Он быстро стащил через голову гимнастёрку, передал ее второму человеку, невидимому пока мне. Очевидно, так называемому «поручику». Вслед за гимнастёркой Ястреб снял с себя нательную солдатскую рубаху и принялся полосовать её на ленты.

Не одеваясь, он вернулся в мой угол. Присел и притянул меня за плечи.

– Позвольте взглянуть, штабс-капитан!

Я повиновался, словно кукла тряпичная. Доверчиво припал щекой к его груди, услышал сильные толчки сердца. Ястреб тем временем обследовал бедную мою головушку.

Промокая тряпицей рану, он приговаривал:

– Спокойно, mon ami[7]. Спокойно.

Стиснув зубы, я стоически терпел, но когда он мне сделал невыносимо больно, заорал безобразным матом.

– Ну что вы? – упрекнул Ястреб. – Взрослый человек, офицер… Рана у вас неглубокая. Кровит сильно, но неглубокая…

У меня слабели конечности и тошнотно подмывало под ложечкой.

Я осязаемо чувствовал как теряю сознание, ухожу в ирреальность. В ослепительные сполохи на чернильно-чёрном фоне, в неправдоподобно близкую радугу.

Через какое-то время я вернулся оттуда. Я лежал в том же углу. Только голову мою теперь стягивала повязка.

То, что со мной приключилось, называется по-научному ОЧМТ – открытая черепно-мозговая травма. Последствия её непредсказуемы. На следующий день после такого удара по кумполу можно пить стаканами водку, плясать нижний брейк и прожить до ста лет. А можно, немедленно обратившись за квалифицированной медицинской помощью, залечь в стационар, подвергнуться оперативному вмешательству нейрохирургов и через недолгое время двинуть кони. Как говорится, судьба… Кисмет.

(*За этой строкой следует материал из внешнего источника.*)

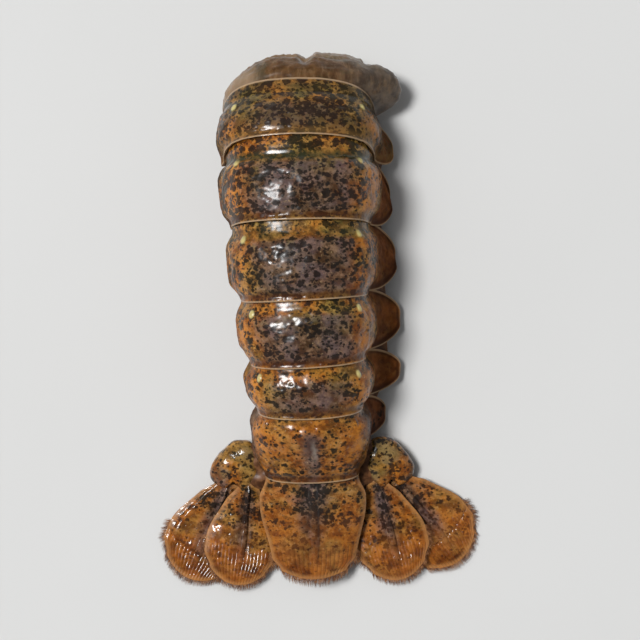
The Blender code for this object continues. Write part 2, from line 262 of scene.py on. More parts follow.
RINGS = (
    Ring((43.5, 44.5), (18.5, 20.5), 12.5, 4.5, 0.4, 9.0, 0.8, (-35, 60), 21, 0.5, (0.26, 0.88, 0.55, 0.0)),
    Ring((44.0, 41.0), (21.0, 21.0), 18.4, 7.0, 1.6, 13.6, 0.8, (-46, 42), 7.5, 1.5, (0.38, 0.72, 0.85, 1.0)),
    Ring((41.0, 38.0), (20.5, 19.5), 18.8, 6.5, 1.45, 15.0, 0.8, (-52, 56), 0, 3.2, (0.38, 0.66, 0.90, 0.4)),
    Ring((38.0, 35.0), (19.0, 18.0), 16.6, 6.0, 1.4, 14.4, 0.8, (-48, 76), -5, 3.4, (0.42, 0.60, 0.90, 0.1)),
    Ring((35.0, 32.5), (17.5, 16.0), 12.9, 5.5, 1.4, 13.6, 0.8, (-44, 90), -10, 2.4, (0.50, 0.54, 0.70, 0.1)),
    Ring((32.5, 29.5), (15.5, 9.5), 19.0, 5.0, 1.4, 10.0, 8.0, (-38, 72), -14, 1.4, (0.95, 0.36, 0.25, 0.1)),
)


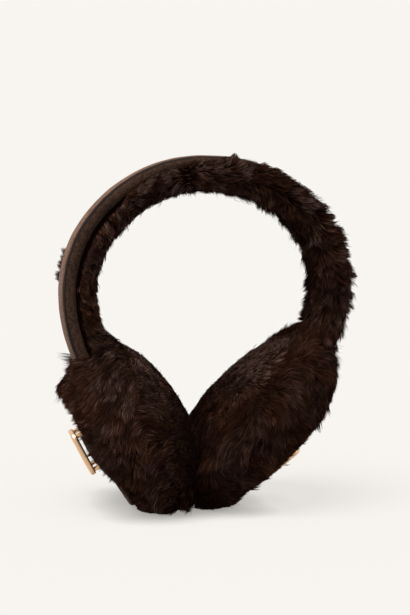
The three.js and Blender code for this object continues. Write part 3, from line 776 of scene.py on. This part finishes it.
bar_middle = np.array([FRAME["length"], FRAME["width"]]) - FRAME["bar"]  # size of its middle line
bar_half = np.array([FRAME["bar"], FRAME["thick"]]) / 2
eased = np.array([(1, 0.45), (0.93, 0.8), (0.75, 0.97), (0.4, 1), (-0.4, 1), (-0.75, 0.97),
                  (-0.93, 0.8), (-1, 0.45)])
bar_section = np.concatenate([eased, -eased]) * bar_half
path, outward = rounded_path(*bar_middle, FRAME["corner"] - FRAME["bar"] / 2)
bar_rings = np.concatenate([
    path[:, None] + bar_section[None, :, :1] * outward[:, None],
    np.repeat(bar_section[None, :, 1:] - bar_half[1], len(path), 0)], -1)


def on_dome(p, pad):
    """Points of the ornament's own frame, stood off the dome and square to it at its middle."""
    middle = -pad["side"] * pad["low"]
    slope = math.degrees(math.atan2(2 * BACK["dome"] * middle, BACK["radius"] ** 2))
    return turned(p, -slope) + [middle, 0, dome(middle) - FRAME["stand_off"] - pad["out"]]


def post_rings(x, y, pad):
    """A short round post from inside the bar down to the dome."""
    x, y, top = on_dome(np.array([x, y, -bar_half[1]]), pad)
    foot = dome(math.hypot(x, y)) - 0.1
    line = [(0.8, top), (FRAME["post"], top + 0.3), (FRAME["post"], foot - 0.5),
            (FRAME["post"] + 0.3, foot - 0.15), (FRAME["post"] + 0.3, foot)]
    about = np.linspace(0, 2 * math.pi, 20, endpoint=False)
    return np.stack([np.stack([x + r * np.cos(about), y + r * np.sin(about), z + 0 * about], -1)
                     for r, z in line])


post_x, post_y = bar_middle / 2 - FRAME["post_inset"]
for name, pad in PADS.items():
    parts = [(*loop(on_pad(on_dome(bar_rings, pad), pad)), np.zeros((0, 3), int))]
    for sx, sy in ((1, 1), (1, -1), (-1, 1), (-1, -1)):
        parts.append(tube(on_pad(post_rings(sx * post_x, sy * post_y, pad), pad)))
    starts = np.cumsum([0] + [len(part[0]) for part in parts[:-1]])
    ornament = finished(f"{name}_ornament", np.concatenate([part[0] for part in parts]),
                        [np.concatenate([part[n] + start for part, start in zip(parts, starts)])
                         for n in (1, 2)], gold_material)
    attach(ornament, "root")
    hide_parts(f"{name}_emblem")


# ---------- The band's padded cover ----------
# A sprung band sewn into a padded tube of brushed cotton. Its two rolled sides end in lips, with
# the outer strip seamed between them. Its ends are seated in the fur of the pads.

COVER_SECTION = np.array([  # dr, y
    (-8.0, -10.2), (-7.4, -12.1), (-5.4, -13), (-3.2, -12.9), (-1.8, -12.2), (-1.6, -11.5),
    (-3.1, -11.1), (-3.1, 11.1), (-1.6, 11.5), (-1.8, 12.2), (-3.2, 12.9), (-5.4, 13),
    (-7.4, 12.1), (-8.0, 10.2)])
COVER_DEPTH = 0.91  # the padding is squeezed to this share, so that the fur hides its lower edge
SEATED = 1.3  # how far the band's ends reach down among the pads' hairs


def inside_pads(p):
    """Whether points lie under the combed surface of either pad, as deep as the band is seated."""
    found = np.zeros(p.shape[:-1], bool)
    for pad in PADS.values():
        q = turned(p - SHIFT - np.array([pad["x"], 0, pad["z"]]), -pad["tilt"])
        x, y, z = np.moveaxis(q, -1, 0)
        down = -pad["side"] * x / PAD_RADIUS
        x = x / (1 + np.where(down > 0, pad["sag"] * down, -pad["rise"] * down))
        z = np.where(z > 0, z / pad["face"], z)
        limit = np.interp(z, shell_line[:, 1], shell_line[:, 0], left=0, right=0)
        found |= np.hypot(x, y) < (limit - SEATED) * (limit > 0)
    return found


def end_angles(section):
    """For each point [dr, y] of a section carried along the arch, the two angles at which it meets
    the pads."""
    grid = np.linspace(0, ARCH["end"], 480)
    ends = []
    for side in (-1, 1):
        p = on_arch(side * grid[:, None], section[None, :, 0], section[None, :, 1])
        hit = inside_pads(p)
        first = np.where(hit.any(0), hit.argmax(0), len(grid) - 1)
        ends.append(side * grid[first])
    return np.array(ends)


def carried(section, rows=200):
    """Rings of a section carried along the arch, from pad to pad."""
    low, high = end_angles(section)
    angle = low + (high - low) * np.linspace(0, 1, rows)[:, None]
    return on_arch(angle, section[None, :, 0], section[None, :, 1])


def off_rings(rings, middle):
    """Directions off the surface of rings, away from the middle: across the way along them and the
    way round them."""
    along = unit(np.gradient(rings, axis=0))
    around = unit(np.roll(rings, -1, 1) - np.roll(rings, 1, 1))
    off = np.cross(along, around)
    return off * np.sign((off * (rings - middle)).sum(-1).mean())


def puckered(rings, amount, size, seed):
    """Rings with small soft folds: points moved off the surface by a smooth random field."""
    off = off_rings(rings, rings.mean(1, keepdims=True))
    return rings + off * (amount * waves(rings, size, seed))[..., None]


rings = carried(corners_cut(COVER_SECTION * [COVER_DEPTH, 1], 2, closed=True))
rings = puckered(puckered(rings, 0.12, 16, 31), 0.04, 4.5, 32)
vertices, quads, ends = tube(rings)
_, dr, y = from_arch(vertices)
brown_cotton = brushed_cotton(
    "brown_brushed_cotton", (0.0098, 0.0043, 0.0025), (0.0392, 0.0195, 0.0119))
# The cover is painted near black along its seams with the strip, as painted shade in the grooves.
cover = finished("band_padded_cover", vertices, [quads, ends], brown_cotton,
                 seam=smoothstep(-np.abs(y), -12.9, -12.3) * smoothstep(dr, -2.6, -1.9))
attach(cover, "root")
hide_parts("band_cover")


# ---------- The outer strip ----------
# A strip of the same cotton, crowned over the padding and turned under along both seams. It is
# painted lighter than the cover for the light that falls on its top: painted light.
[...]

И в прокуратуре, и в милиции я многократно сталкивался с результатами черепно-мозговых травм, повлекших смерть. Самые, кстати, сложно раскрываемые и трудно доказываемые преступления, сложнее убийств. Особенно когда несколько человек колотят. Попробуй определи, от чьего именно удара наступил летальный исход.